Limitations and Realities
No technology is perfect, and the R1 is no exception. Current battery runtime is roughly one hour — not full shift operation — and hands lack dexterous manipulation in base variants. Some users caution that lower‑end models without secondary development access may feel like toys rather than true programmer tools.
This means hobbyists must think strategically: for deep experimentation, the full SDK‑enabled version is where the real value lies. Even then, success favors those who invest time in learning core robotics principles.
Conclusion: A Genuine Step Toward Democratized Robotics
So does the Unitree R1 SDK make robotics accessible to hobbyists? The answer is a resounding yes — but with nuance.
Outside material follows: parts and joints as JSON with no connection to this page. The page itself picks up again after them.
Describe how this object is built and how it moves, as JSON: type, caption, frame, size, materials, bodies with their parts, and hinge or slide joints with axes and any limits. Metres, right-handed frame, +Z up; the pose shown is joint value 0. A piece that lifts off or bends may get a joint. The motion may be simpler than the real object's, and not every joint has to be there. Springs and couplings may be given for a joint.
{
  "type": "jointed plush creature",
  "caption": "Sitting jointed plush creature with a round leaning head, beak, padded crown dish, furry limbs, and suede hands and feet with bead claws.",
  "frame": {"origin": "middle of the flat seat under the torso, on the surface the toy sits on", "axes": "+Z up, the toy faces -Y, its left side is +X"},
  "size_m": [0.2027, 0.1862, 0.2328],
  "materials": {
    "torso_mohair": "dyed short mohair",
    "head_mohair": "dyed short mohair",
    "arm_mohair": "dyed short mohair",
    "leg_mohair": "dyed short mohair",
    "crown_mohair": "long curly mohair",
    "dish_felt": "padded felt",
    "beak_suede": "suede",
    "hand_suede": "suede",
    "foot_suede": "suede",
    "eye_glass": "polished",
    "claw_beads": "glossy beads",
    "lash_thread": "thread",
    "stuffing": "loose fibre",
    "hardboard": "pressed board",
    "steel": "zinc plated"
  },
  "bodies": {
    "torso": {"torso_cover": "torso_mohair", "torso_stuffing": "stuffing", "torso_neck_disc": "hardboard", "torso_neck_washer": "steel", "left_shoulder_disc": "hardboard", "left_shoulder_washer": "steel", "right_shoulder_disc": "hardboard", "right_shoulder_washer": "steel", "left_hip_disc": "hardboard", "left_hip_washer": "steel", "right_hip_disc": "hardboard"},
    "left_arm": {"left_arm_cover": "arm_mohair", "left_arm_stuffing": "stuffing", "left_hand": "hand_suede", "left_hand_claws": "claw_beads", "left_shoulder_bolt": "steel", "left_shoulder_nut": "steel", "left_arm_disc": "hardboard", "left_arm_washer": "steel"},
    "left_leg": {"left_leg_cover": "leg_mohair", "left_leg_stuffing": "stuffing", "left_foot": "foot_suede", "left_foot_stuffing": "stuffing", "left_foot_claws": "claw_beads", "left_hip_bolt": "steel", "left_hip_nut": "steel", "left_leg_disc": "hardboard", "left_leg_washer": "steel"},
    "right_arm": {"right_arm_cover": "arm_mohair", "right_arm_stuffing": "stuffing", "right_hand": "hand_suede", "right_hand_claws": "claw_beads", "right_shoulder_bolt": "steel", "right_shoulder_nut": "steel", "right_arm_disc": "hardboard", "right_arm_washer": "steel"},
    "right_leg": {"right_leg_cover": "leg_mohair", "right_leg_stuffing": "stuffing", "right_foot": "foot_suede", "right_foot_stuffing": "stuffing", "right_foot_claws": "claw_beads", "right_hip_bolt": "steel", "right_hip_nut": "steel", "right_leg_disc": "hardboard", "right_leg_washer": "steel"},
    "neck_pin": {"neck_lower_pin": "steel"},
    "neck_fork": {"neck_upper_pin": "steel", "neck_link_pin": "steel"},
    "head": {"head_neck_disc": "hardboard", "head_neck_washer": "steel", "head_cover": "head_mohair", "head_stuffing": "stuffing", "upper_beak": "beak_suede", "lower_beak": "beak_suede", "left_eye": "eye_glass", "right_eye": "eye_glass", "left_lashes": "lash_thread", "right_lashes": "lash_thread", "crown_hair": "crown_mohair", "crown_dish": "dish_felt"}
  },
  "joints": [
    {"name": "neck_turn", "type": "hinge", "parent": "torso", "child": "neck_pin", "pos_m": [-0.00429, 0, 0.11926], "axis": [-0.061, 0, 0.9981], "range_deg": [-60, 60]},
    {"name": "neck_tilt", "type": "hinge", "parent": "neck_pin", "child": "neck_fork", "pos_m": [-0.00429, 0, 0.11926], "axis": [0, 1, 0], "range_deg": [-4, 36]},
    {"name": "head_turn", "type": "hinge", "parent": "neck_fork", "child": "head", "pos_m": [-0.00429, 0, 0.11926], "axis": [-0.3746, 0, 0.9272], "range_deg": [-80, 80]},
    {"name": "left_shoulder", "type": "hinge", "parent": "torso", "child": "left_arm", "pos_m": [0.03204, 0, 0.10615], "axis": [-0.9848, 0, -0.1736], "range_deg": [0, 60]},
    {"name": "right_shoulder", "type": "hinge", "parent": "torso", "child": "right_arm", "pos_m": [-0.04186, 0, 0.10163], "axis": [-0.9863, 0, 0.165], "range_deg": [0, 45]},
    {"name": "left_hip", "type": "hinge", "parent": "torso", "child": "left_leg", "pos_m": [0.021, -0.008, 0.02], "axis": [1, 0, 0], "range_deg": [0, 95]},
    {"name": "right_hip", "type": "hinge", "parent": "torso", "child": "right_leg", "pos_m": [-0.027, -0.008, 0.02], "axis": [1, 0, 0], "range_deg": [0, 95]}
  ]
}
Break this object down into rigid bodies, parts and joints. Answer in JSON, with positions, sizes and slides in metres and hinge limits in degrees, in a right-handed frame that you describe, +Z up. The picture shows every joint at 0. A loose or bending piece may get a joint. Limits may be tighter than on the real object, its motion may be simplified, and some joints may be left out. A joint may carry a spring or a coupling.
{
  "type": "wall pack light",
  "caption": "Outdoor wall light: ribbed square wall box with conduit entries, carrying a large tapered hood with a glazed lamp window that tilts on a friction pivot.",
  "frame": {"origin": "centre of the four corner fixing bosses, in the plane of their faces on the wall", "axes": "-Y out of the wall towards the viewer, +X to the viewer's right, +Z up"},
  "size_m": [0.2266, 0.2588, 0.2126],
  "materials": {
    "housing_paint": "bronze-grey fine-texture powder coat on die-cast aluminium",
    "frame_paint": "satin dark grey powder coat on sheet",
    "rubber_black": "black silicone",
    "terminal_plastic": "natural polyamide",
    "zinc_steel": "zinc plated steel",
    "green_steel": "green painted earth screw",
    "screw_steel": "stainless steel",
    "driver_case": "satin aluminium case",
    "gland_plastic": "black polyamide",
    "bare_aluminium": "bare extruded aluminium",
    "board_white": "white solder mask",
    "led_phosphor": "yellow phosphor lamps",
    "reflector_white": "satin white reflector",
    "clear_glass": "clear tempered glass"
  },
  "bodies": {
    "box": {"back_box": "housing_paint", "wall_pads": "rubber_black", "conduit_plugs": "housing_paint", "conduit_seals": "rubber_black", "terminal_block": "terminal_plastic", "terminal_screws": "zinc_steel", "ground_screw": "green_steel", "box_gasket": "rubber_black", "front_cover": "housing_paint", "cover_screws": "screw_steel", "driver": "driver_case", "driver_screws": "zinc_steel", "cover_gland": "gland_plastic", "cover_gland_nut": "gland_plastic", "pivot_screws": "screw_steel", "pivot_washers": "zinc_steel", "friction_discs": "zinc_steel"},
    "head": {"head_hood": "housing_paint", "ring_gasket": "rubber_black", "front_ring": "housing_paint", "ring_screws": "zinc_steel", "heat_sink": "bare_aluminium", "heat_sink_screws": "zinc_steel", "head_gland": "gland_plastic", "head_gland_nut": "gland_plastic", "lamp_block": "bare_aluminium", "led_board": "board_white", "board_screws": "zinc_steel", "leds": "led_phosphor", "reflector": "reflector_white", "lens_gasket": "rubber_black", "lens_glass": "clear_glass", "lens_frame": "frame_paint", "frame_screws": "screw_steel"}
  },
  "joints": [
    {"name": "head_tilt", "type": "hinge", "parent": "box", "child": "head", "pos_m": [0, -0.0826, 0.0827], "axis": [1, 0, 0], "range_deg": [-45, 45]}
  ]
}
By coupling a humanoid platform that’s affordable relative to historical norms with an SDK built on open standards and widely used toolchains, Unitree has dramatically lowered entry barriers. This is not a watered‑down toy; it’s a developable, programmable, real humanoid robot platform.
For hobbyists willing to ride the learning curve — and for communities ready to share code and insights — the R1 represents a transformational moment in the robotics hobby ecosystem. It feels much like earlier revolutions sparked by Arduino boards, Raspberry Pis, and hobby drones — environments that once lived in labs but now populate desks, clubs, and YouTube tutorials globally.
As both hardware and SDK ecosystems mature, we may look back on the Unitree R1 as the gateway drug that brought humanoid robotics into the hands (and code editors) of builders everywhere.